食事? 運動? 世界最高齢だった117歳女性、長寿の秘密は遺伝子と生活習慣

 2024年に117歳168日でこの世を去った世界最高齢のマリア・ブラニャス・モレラさんの長寿の秘密が「遺伝子」と「生活習慣」だったとする研究結果が公表された。

 英ガーディアンと米ニューヨーク・タイムス(NYT)が報じた。それによるとスペインのホセ・カレーラス白血病研究所とバルセロナ大学の研究チームがブラニャスさんの生体サンプルと生活習慣を分析し、その結果が9月24日付のセル・リポーツ・メディシン誌に掲載された。

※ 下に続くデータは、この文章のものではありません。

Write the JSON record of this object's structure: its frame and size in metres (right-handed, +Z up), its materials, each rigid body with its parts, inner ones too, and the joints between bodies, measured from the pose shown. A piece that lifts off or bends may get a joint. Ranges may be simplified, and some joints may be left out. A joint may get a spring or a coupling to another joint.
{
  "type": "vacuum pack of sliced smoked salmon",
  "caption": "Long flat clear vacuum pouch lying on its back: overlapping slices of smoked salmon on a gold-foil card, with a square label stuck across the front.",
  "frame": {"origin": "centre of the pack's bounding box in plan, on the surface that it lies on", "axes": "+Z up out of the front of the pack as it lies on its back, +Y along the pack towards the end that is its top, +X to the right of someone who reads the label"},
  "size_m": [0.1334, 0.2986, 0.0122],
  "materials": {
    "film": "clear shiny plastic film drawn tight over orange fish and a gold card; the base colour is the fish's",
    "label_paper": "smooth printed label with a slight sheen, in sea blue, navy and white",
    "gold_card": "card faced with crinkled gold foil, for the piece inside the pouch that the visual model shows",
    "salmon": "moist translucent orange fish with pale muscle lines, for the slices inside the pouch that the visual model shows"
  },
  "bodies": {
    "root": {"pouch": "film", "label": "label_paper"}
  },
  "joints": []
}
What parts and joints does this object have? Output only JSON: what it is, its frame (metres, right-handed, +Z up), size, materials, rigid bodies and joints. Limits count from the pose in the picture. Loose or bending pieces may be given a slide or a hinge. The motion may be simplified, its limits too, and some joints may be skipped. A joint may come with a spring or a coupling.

【写真】2024年8月に117歳で死去したマリア・ブラニャス・モレラさん

 ブラニャスさんは1907年に米サンフランシスコで生まれ、8歳で両親の出身地であるスペインに渡った。ブラニャスさんは2回の世界大戦、スペイン内戦、スペイン風邪、コロナ禍の全てを経験し、113歳でコロナにも感染したが回復した。2023年から、死去するまで世界最高齢者だった。

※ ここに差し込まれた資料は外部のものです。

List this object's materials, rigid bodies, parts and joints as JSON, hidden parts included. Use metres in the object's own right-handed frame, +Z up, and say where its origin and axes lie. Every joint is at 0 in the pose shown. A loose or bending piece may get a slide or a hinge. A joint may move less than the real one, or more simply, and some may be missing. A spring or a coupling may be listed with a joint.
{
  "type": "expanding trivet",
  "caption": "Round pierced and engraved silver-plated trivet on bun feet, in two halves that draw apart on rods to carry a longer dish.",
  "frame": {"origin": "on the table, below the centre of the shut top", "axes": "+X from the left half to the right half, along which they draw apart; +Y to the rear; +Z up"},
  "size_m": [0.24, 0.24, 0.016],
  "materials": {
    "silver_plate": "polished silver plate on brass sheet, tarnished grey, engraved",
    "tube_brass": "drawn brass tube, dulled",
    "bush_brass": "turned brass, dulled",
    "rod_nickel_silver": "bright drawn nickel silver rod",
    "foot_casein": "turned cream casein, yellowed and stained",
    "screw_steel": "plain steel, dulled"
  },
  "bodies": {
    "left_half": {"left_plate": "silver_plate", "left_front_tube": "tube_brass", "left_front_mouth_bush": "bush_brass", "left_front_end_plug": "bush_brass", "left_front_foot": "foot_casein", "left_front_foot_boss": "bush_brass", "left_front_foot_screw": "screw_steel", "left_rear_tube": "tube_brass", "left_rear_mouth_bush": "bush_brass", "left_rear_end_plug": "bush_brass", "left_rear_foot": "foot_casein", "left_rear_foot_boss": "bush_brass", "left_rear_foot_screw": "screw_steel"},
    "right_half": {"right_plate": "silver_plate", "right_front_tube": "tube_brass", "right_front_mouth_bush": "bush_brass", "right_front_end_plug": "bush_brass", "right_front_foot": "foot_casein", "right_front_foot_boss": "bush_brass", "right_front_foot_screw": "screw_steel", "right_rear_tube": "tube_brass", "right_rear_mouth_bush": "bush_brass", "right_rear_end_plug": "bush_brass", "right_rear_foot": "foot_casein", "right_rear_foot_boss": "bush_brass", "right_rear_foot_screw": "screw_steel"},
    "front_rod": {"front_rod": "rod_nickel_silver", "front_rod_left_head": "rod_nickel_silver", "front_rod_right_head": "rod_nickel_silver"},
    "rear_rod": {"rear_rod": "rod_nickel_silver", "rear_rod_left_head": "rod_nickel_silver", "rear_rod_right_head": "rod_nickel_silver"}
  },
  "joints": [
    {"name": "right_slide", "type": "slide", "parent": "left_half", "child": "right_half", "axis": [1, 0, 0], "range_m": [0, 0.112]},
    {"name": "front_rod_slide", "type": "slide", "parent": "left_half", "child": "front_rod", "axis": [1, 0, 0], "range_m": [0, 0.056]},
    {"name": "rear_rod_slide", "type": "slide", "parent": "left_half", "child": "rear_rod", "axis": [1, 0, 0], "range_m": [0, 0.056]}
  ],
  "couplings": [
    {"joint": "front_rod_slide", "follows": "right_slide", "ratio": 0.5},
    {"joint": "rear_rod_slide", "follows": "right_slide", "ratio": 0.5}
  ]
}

 息子は52歳で死亡したが、2人の娘は92歳と94歳だ。親戚はアルツハイマー、がん、結核、心臓疾患などで死亡したという。

 研究チームは死去の1年前にブラニャスさんの血液、尿、便などから得た遺伝体、転写体、タンパク質体、微生物群などに基づいて生物学的プロフィールを作成し分析した。ブラニャスさんは生前「私についてしっかり研究して他の人を助けてほしい」と医師らに伝えていたという。

 分析の結果、ブラニャスさんから老化の典型的な兆候が確認された。染色体末端小粒(テロメア)の消耗、非正常B細胞集団、白血病・炎症性疾患のリスクを高めるクローン性造血など老化の兆候が見られたと研究チームは伝えた。ただしブラニャスさんの末端小粒は特に短く、細胞分裂の回数を制限し逆にがんの発病を抑制した可能性が考えられるという。

 DNA検査では心臓や脳の細胞を疾病や認知症から守る遺伝子変異が発見された。全身の炎症数値が低く、がんや糖尿病のリスクが抑えられ、コレステロールや脂肪の代謝も円滑だった。

 これらの結果についてNYTは「ブラニャスさんは長寿を予測できる変異を持っており、遺伝的に宝くじに当選したようなものだ」と紹介した。研究チームのリーダーを務めたマネル・エステレル博士も「ブラニャスさんの生物学的な年齢は少なくとも10-15歳若かった」との見方を示した。

 生活習慣も長寿にプラスに作用したようだ。ブラニャスさんは喫煙も飲酒もせず、体重も標準で、1日にヨーグルトを3回摂取した。これにより腸内細菌叢(そう)には善玉菌のビフィドバクテリウムが豊富に存在していた。

 ブラニャスさんは2001年以降は一人暮らしを続けてきたが、家族は同じ村に住み、友人たちともたびたび交流した。5年前まではピアノも演奏していた。

 エステレル博士は今回の研究について「高齢者の健康を守る新たな治療法の開発にプラスになることを期待している」とする一方で「ブラニャスさんの両親は素晴らしい遺伝子を与えてくれたが、私たちは親を選択することはできない」ともコメントした。